Thread the skewers, alternating with the onion, chicken and peppers.

It may sound like a mission but it works well to count the pieces of chicken so that each skewer gets and equal amount and likewise with the pieces of onion and pepper or do a rough estimate dividing them all into 10 servings prior to threading them.

You can either braai them or bake them in the oven but it’s much nicer cooked on a braai.

Make sure the coals are medium to low hot and cook the kebabs slowly so that they don’t char on the inside and remain raw on the inside. Serve with potato wedges and optionally some roosterkoek (braai bread). And a fresh salad.

This will feed a family of four for two meals.

Chicken schnitzels

1kg chicken breasts

Bread crumbs

Flour

Lemon juice and/or 1 egg beaten

Method

Open up each chicken breast so that the little fillet piece flaps open.

Beat the chicken breasts with a mallet or a heavy rolling pin, so that they flatten out.

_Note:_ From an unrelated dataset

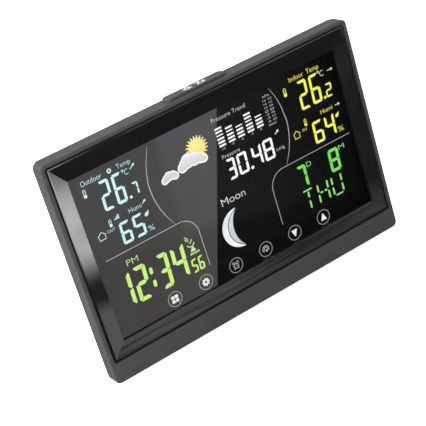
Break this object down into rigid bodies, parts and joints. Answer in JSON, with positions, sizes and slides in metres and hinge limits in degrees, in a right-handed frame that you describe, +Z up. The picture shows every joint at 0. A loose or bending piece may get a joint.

Season liberally with salt, pepper and dried herbs or fresh herbs.

Dip each piece in egg or lemon juice or both, then a dusting of flour and bread crumbs.

Fry in shallow canola or sunflower oil until golden brown and drain on kitchen paper.

Serve with baby potatoes, which are pre-cooked, then coated with olive oil, and browned off in a high oven, and a fresh tomato and cucumber salad.